Saturday, January 23

Ring the Bells

Watched the Hope for Haiti Concert last night. It was, on the whole, a dignified restrained affair. I found that the songs most suited to the tragedy were the older ones - John Legend's rendition of the Gospel song Motherless Child and Mary J Blige's gospel version of the incredible Hard Times Come Again no More. Justin Timberlake sang a nice version of Leonard Cohen's Hallelujah. These simple, sparse, songs spoke powerfully to the human condition when faced with difficulty. Let us hope that the Concert prompted people to give.

While listening I was reminded of Cohen's other song Anthem which anticipates his period spent as a Buddhist monk, and which, he says, contains the fundamental belief behind a lot of his songs.

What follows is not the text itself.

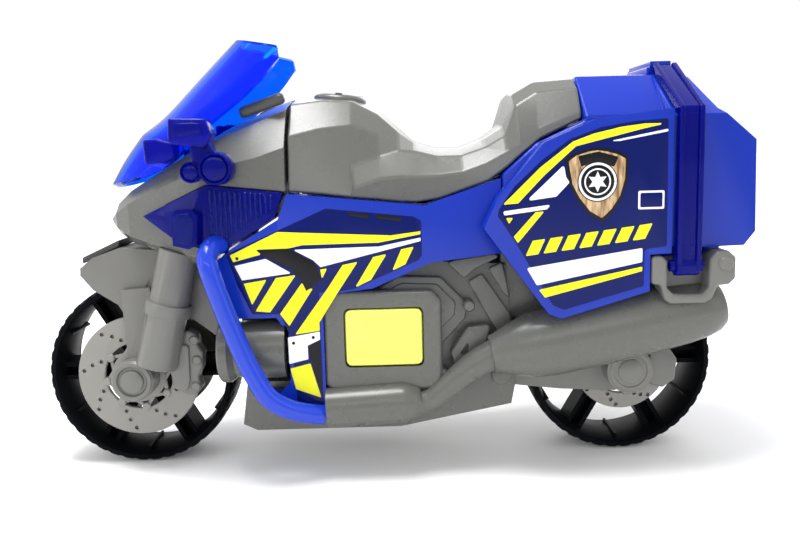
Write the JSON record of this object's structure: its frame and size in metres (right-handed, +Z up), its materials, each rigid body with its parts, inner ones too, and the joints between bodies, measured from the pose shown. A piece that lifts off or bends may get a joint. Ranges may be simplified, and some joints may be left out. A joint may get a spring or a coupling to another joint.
{
  "type": "toy touring motorcycle",
  "caption": "Moulded toy patrol motorcycle with free-rolling wheels, sound button, tinted windscreen, crash bars, latch straps and a rear case with a hinged lid.",
  "frame": {"origin": "middle of the footprint, on the ground plane under the wheels", "axes": "+X from the front wheel to the rear case, +Y to the toy's right side, +Z up"},
  "size_m": [0.15, 0.0532, 0.093],
  "materials": {
    "wheel_black": "satin moulded black",
    "steel": "drawn wire",
    "fork_grey": "satin moulded grey",
    "disc_grey": "satin moulded light grey",
    "body_grey": "satin moulded warm grey",
    "dark_grey": "satin moulded dark grey",
    "shell_blue": "glossy moulded blue",
    "bar_blue": "glossy moulded blue",
    "clear_blue": "clear tinted blue",
    "deep_clear_blue": "clear dark blue",
    "button_yellow": "satin translucent yellow",
    "cell_metal": "plated",
    "board_green": "lacquered board",
    "black_part": "moulded black",
    "led_clear": "clear epoxy"
  },
  "bodies": {
    "frame": {"front_axle": "steel", "rear_axle": "steel", "fork_left": "fork_grey", "fork_right": "fork_grey", "front_disc_left": "disc_grey", "front_disc_right": "disc_grey", "front_caliper_left": "fork_grey", "front_caliper_right": "fork_grey", "front_fender": "fork_grey", "fender_plate": "dark_grey", "front_cowl": "body_grey", "windscreen": "clear_blue", "lamp_pod_left": "clear_blue", "lamp_pod_right": "clear_blue", "side_lens_left": "deep_clear_blue", "side_lens_right": "deep_clear_blue", "grip_left": "dark_grey", "grip_right": "dark_grey", "tank_seat_cover": "body_grey", "tank_cap": "dark_grey", "fairing_left": "shell_blue", "fairing_right": "shell_blue", "crash_bar_left": "bar_blue", "crash_bar_right": "bar_blue", "horn_left": "body_grey", "horn_right": "body_grey", "chassis_left": "body_grey", "chassis_right": "body_grey", "engine_cover_left": "body_grey", "engine_cover_right": "body_grey", "exhaust_left": "body_grey", "exhaust_right": "body_grey", "swingarm_left": "fork_grey", "swingarm_right": "fork_grey", "rear_disc_left": "disc_grey", "rear_disc_right": "disc_grey", "rear_caliper_left": "fork_grey", "rear_caliper_right": "fork_grey", "luggage_core": "shell_blue", "saddle_panel_left": "shell_blue", "saddle_panel_right": "shell_blue", "hinge_bracket_left": "fork_grey", "hinge_bracket_right": "fork_grey", "latch_tab": "shell_blue", "lid_hinge_pin": "steel", "battery_cover": "body_grey", "battery_screw": "steel", "button_cells": "cell_metal", "circuit_board": "board_green", "tact_switch": "black_part", "speaker": "black_part", "led_lamp": "led_clear", "case_screws": "steel"},
    "front_wheel": {"front_wheel": "wheel_black"},
    "rear_wheel": {"rear_wheel": "wheel_black"},
    "button": {"sound_button": "button_yellow"},
    "strap_left": {"strap_left": "deep_clear_blue"},
    "strap_right": {"strap_right": "deep_clear_blue"},
    "case_lid": {"rear_case_lid": "shell_blue"}
  },
  "joints": [
    {"name": "front_wheel_spin", "type": "hinge", "parent": "frame", "child": "front_wheel", "pos_m": [-0.0544, 0, 0.0206], "axis": [0, 1, 0], "continuous": true},
    {"name": "rear_wheel_spin", "type": "hinge", "parent": "frame", "child": "rear_wheel", "pos_m": [0.052, 0, 0.0206], "axis": [0, 1, 0], "continuous": true},
    {"name": "button_press", "type": "slide", "parent": "frame", "child": "button", "axis": [0, 1, 0], "range_m": [0, 0.001], "stiffness_N_per_m": 400, "springref_m": -0.0004},
    {"name": "strap_left_swing", "type": "hinge", "parent": "frame", "child": "strap_left", "pos_m": [0.0603, -0.0246, 0.0442], "axis": [1, 0, 0], "range_deg": [0, 75]},
    {"name": "strap_right_swing", "type": "hinge", "parent": "frame", "child": "strap_right", "pos_m": [0.0603, 0.0246, 0.0442], "axis": [-1, 0, 0], "range_deg": [0, 75]},
    {"name": "case_lid_hinge", "type": "hinge", "parent": "frame", "child": "case_lid", "pos_m": [0.0685, 0, 0.0444], "axis": [0, 1, 0], "range_deg": [0, 75]}
  ]
}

I feel it expresses a fundamental truth about all our lives. It reminds us that when we should not wait till we think we are perfect before we start to give. Each one of us are broken in many ways, and make mistakes. We all search for the cure that will bring us wholeness. But this brokenness is what ultimately allows real compassion for others in their weakness and pain. The greatest gift we can offer another is an acceptance of their real selves, not some ideal version of them.

The birds they sang
at the break of day
Start again
I heard them say
Don't dwell on what
has passed away
or what is yet to be.

Ring the bells that still can ring
Forget your perfect offering
There is a crack in everything
That's how the light gets in.


Leonard Cohen, Anthem


We are all substantially flawed, wounded, angry, hurt, here on Earth. But this human condition, so painful to us, and in some ways shameful- because we feel we are weak when the reality of ourselves is exposed - is made much more bearable when it is shared, face to face, in words that have expressive human eyes behind them.